Ceci est un inconvénient important, car «l’éducation doit défendre les principes d’ouverture et de liberté d’action» estime François Guité, du Centre de transfert pour la réussite éducative du Québec (CTREQ). Il met donc en garde contre le développement d’une dépendance à l’égard d’Apple. «Devenir captif d’Apple nous amènerait à développer des compétences rattachées à l’outil et à créer une nouvelle fracture technologique à mesure que la technologie avance», prévient-il.

Précurseur sur le marché des tablettes, Apple tient pour le moment le haut du pavé et se présente encore comme la seule option pour les écoles. Ainsi, Media Briefing estime que 48 millions de iPad seront vendus cette année. Toutefois, les tablettes développées à partir du système d’exploitation mobile  Android, un environnement ouvert créé par Google, devraient leur voler la vedette d’ici deux ans, prévoit la firme de consultants en technologie.

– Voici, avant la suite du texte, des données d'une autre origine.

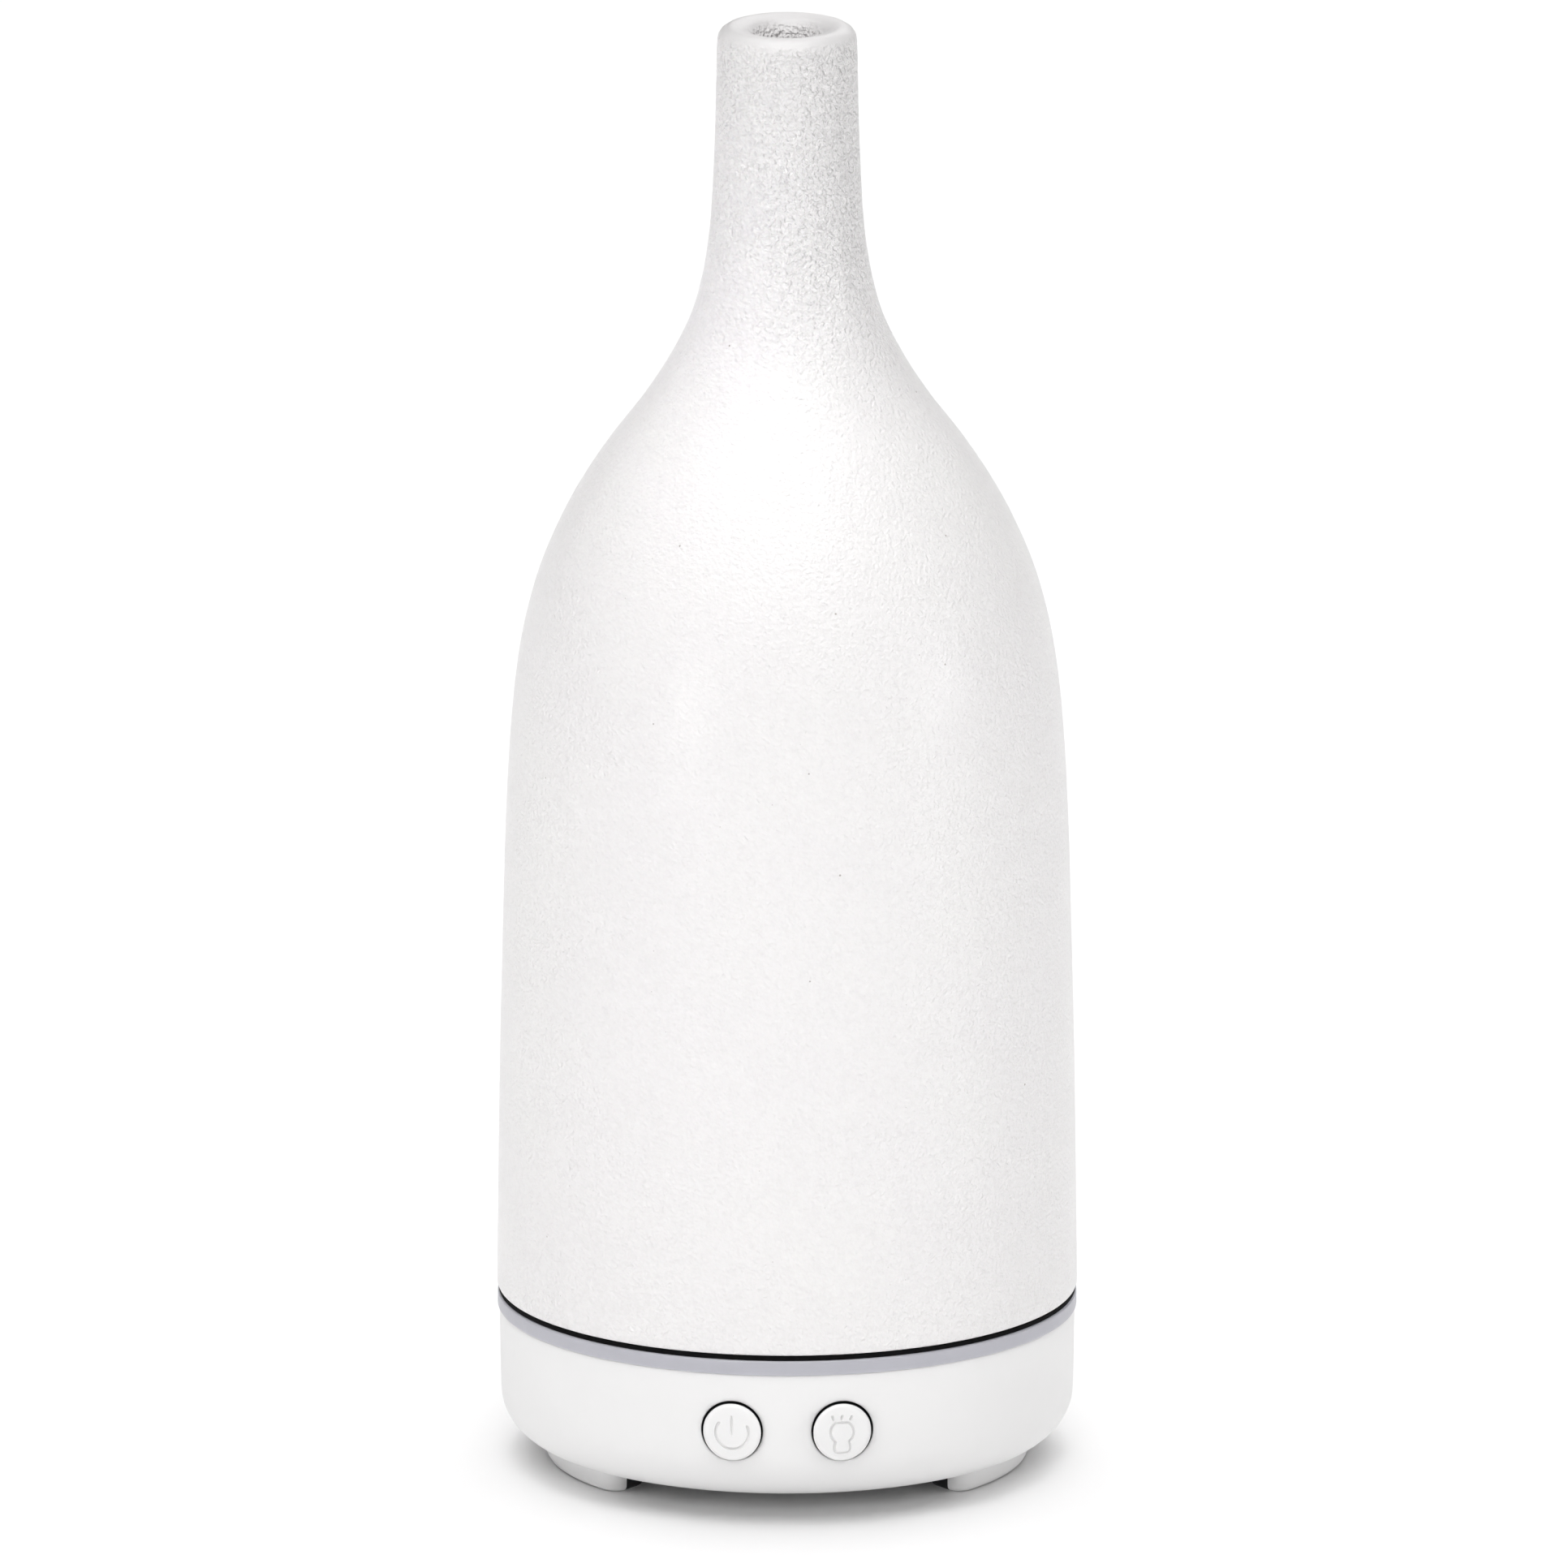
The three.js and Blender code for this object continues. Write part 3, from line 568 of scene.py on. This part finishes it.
def metal(name, color, roughness, stretch=(1, 1, 0.08)):
    """Bright metal with drawn or turned marks and dull patches."""
    look = Look(name, color, roughness, Metallic=1.0)
    look.tint(look.ranged(look.noise(3, 4), 0.45, 0.75, 0, 0.5), tuple(c * 0.8 for c in color))
    look.vary_roughness(look.noise(0.4, 3, stretch=stretch), 0.09)
    look.relief(look.noise(0.15, 2, stretch=stretch), 0.002)
    return look.material


def circuit_board():
    """Green solder mask over copper tracks, with tinned vias."""
    look = Look("solder_mask", (0.018, 0.13, 0.052), 0.32)
    tracks = look.cells(2.4, "DISTANCE_TO_EDGE")
    look.tint(look.ranged(tracks.outputs["Distance"], 0.1, 0.14, 0.55, 0), (0.05, 0.25, 0.1))
    vias = look.cells(4.1)
    look.tint(look.ranged(vias.outputs["Distance"], 0.07, 0.09, 0.9, 0), (0.62, 0.6, 0.55))
    look.vary_roughness(look.noise(4, 3), 0.05)
    look.relief(look.ranged(tracks.outputs["Distance"], 0.1, 0.14, 1, 0), 0.02)
    return look.material


def winding():
    """Enamelled copper wire, turn over turn, with painted shade in the grooves between the turns."""
    look = Look("enamelled_wire", (0.5, 0.17, 0.06), 0.3, Metallic=1.0)
    turns = look.node("ShaderNodeTexWave", wave_type="BANDS", bands_direction="Z")
    turns.inputs["Scale"].default_value = 0.8
    turns.inputs["Distortion"].default_value = 0.4
    look.join(look.place, turns.inputs["Vector"])
    # Painted shade: the grooves between the turns are darker.
    look.tint(look.ranged(turns.outputs["Fac"], 0.2, 0.6, 0.6, 0), (0.22, 0.06, 0.02))
    look.relief(turns.outputs["Fac"], 0.08)
    look.vary_roughness(look.noise(1, 3), 0.06)
    return look.material


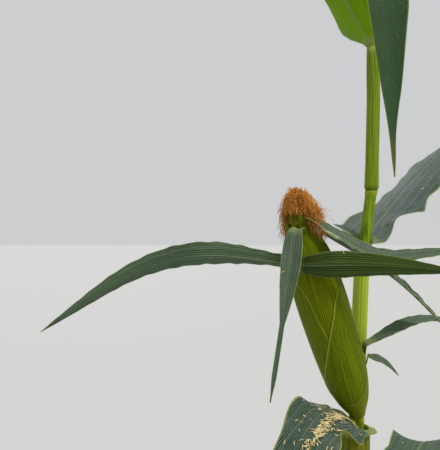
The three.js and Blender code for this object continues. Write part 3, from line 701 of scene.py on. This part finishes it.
def blade_row(leaf, number, frame, shares, raised=0.0):
    """The corners of one row of a blade, with its margins' waves and folds, and how far across each is."""
    place, across, normal, t, station = frame
    _, mouth_half, mouth_cup = mouth_of(leaf)
    drawn_in = 1 - 0.3 * smooth((t - 0.72) / 0.14) * smooth((1 - t) / 0.04)
    full = leaf["width"] / 2 * blade_shape(t, LEAF_FOOT, LEAF_WIDEST) * drawn_in
    half = max(lerp(mouth_half, full, smooth(station / FLARES)), 0.5)
    opening = lerp(mouth_cup, radians(MOUTH_CUP), smooth(station / OPENS_BY))
    cup = lerp(opening, radians(leaf["cup"]), smooth(station / FLATTENS))
    wave = sin(tau * WAVES_PER_LEAF * t) * smooth(5 * t) * LEAF_WAVE * half
    calm = CALM if number in MARGINS else 1.0
    edges = [calm * half * smooth(6 * t) * frill(number + more)(t) for more in (0, 50)]
    lift = wave * shares * np.abs(shares) + np.abs(shares) ** 3 * np.where(shares < 0, *edges)
    reach, sag = np.ones(len(shares)), np.zeros(len(shares))
    if number in MARGINS:
        left, right = (look_up(table, t, MARGIN_EASE) for table in MARGINS[number])
        reach, folded, sag = (np.where(shares < 0, *pair) for pair in zip(left, right))
        lift = lift + folded * shares ** 2
    row = row_of(place, across, normal, half, cup, shares * reach, lift + raised)
    return row - np.outer(sag * np.abs(shares) ** 1.5, np.cross(normal, across)), shares * reach


def leaf_blade(leaf, number, finish):
    start, _, _ = mouth_of(leaf)
    length = leaf["length"]
    stations = [0.35, 1.5, 3, 5, 7, 9, 12, 16, 20, 25, 30, 35, 40]
    stations += list(np.linspace(45, length - 4, int(length / 5.5))) + [length]
    shares = strip_shares(30)
    rows, walls, places = [], [], []
    for frame in blade_frames(leaf, start, stations, LEAVING_SLOPE, OPENS_BY):
        t, station = frame[3:]
        opened = smooth(station / COLLAR)
        groove = 0.9 * (1 - t) * opened * np.exp(-(shares / 0.06) ** 2)
        row, laid = blade_row(leaf, number, frame, shares, -groove)
        rib = length * RIB_WALL * (1 - 0.85 * t) * np.exp(-(shares / 0.07) ** 2)
        rows.append(row)
        walls.append(lerp(COLLAR_WALL, BLADE_WALL, opened) * (1 - 0.4 * opened * shares ** 4) + rib * opened)
        places.append(marks(laid, t, 0.3 * leaf["tone"]))
    edges = np.tile(np.abs(shares), (len(rows), 1))
    piece = walled(laid_grid(f"blade_{number:02d}", rows, places, edges), walls)
    fit(piece, "leaf", finish, f"leaf_{number:02d}_blade", f"leaf_{number:02d}_end")


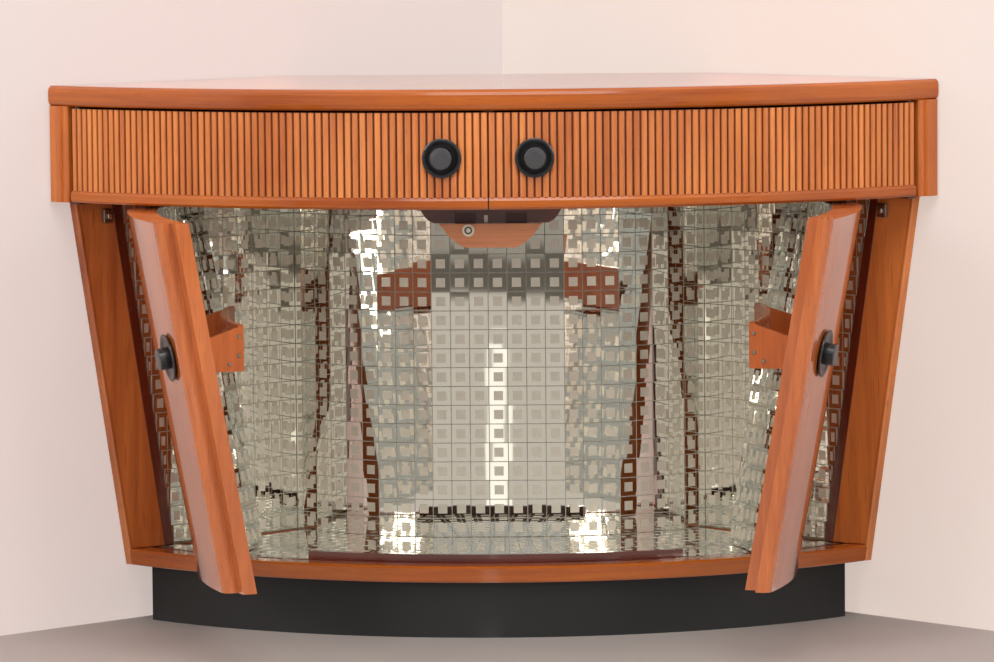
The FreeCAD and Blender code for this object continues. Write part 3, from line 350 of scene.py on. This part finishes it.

Dans ce contexte, François Guité recommande aux écoles d’adopter la politique du «bring your own device», prévoyant de permettre à chaque élève d’apporter son propre outil, qu’il s’agisse d’un iPad ou d’un autre support.

Outiller le cartable numérique

L’Apple Store offre des milliers d’applications réservées à l’éducation. École Branchée vous propose une petite sélection pour outiller le cartable numérique:

⁃    Antidote Ardoise, par Druide Informatique

Une application de référence faite au Québec contenant onze dictionnaires et onze guides linguistiques qui couvrent tous les aspects de l’écriture, de l’orthographe au style en passant par la grammaire, la ponctuation et l’historique.

⁃    Dropbox, par Dropbox

Service gratuit de stockage et de synchronisation de fichiers permettant, de partager des fichiers et d’afficher les fichiers Office, iWork et PDF ainsi que les fichiers audio et vidéo, mais aussi de modifier les fichiers Office et iWork directement dans Pages, Keynote et Numbers.

⁃    Les tables de multiplication avec Gulli, par Anuman

Une application idéale pour apprendre les tables de 1 à 15, permet de mémoriser, de s’entraîner et de tester ses connaissances en s’amusant.